Exactly repeat the full listing that follows.
begin
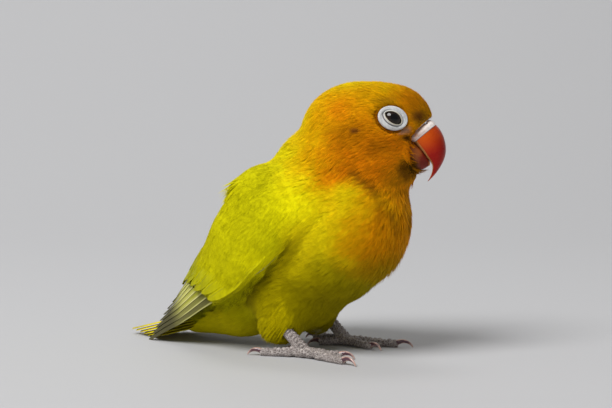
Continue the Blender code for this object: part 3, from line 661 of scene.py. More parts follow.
class Paint(Nodes):
    """A new material with its nodes, and constants set on its shader's own inputs."""

    def __init__(self, name, **constants):
        self.material = bpy.data.materials.new(name)
        self.material.use_nodes = True
        super().__init__(self.material.node_tree)
        self.shader = self.tree.nodes["Principled BSDF"]
        for key, value in constants.items():
            self.link(key.replace("_", " "), value)

    def link(self, key, value):
        self.feed(self.shader.inputs[key], value)

    def colour(self, value):
        self.link("Base Color", value)

    def bump(self, height, strength, distance):
        inputs = {"Height": height, "Strength": strength, "Distance": distance}
        self.link("Normal", self.add("ShaderNodeBump", inputs).outputs["Normal"])


def both_sides(*rows):
    """Each row followed by its mirror image; a row starts with a frame and a place in it."""
    return [(matrix, (x, side * y, z), *rest) for matrix, (x, y, z), *rest in rows for side in (1, -1)]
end
Written answer —
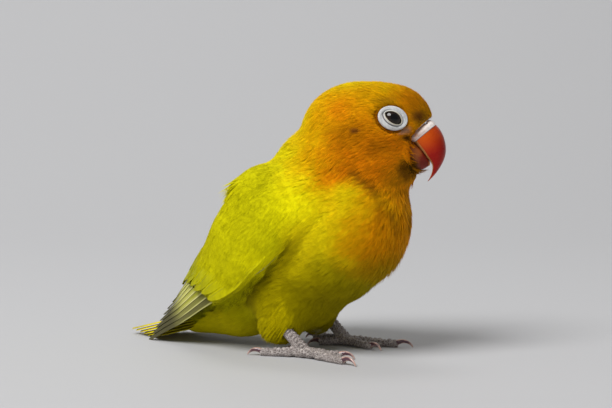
Continue the Blender code for this object: part 3, from line 661 of scene.py. More parts follow.
class Paint(Nodes):
    """A new material with its nodes, and constants set on its shader's own inputs."""

    def __init__(self, name, **constants):
        self.material = bpy.data.materials.new(name)
        self.material.use_nodes = True
        super().__init__(self.material.node_tree)
        self.shader = self.tree.nodes["Principled BSDF"]
        for key, value in constants.items():
            self.link(key.replace("_", " "), value)

    def link(self, key, value):
        self.feed(self.shader.inputs[key], value)

    def colour(self, value):
        self.link("Base Color", value)

    def bump(self, height, strength, distance):
        inputs = {"Height": height, "Strength": strength, "Distance": distance}
        self.link("Normal", self.add("ShaderNodeBump", inputs).outputs["Normal"])


def both_sides(*rows):
    """Each row followed by its mirror image; a row starts with a frame and a place in it."""
    return [(matrix, (x, side * y, z), *rest) for matrix, (x, y, z), *rest in rows for side in (1, -1)]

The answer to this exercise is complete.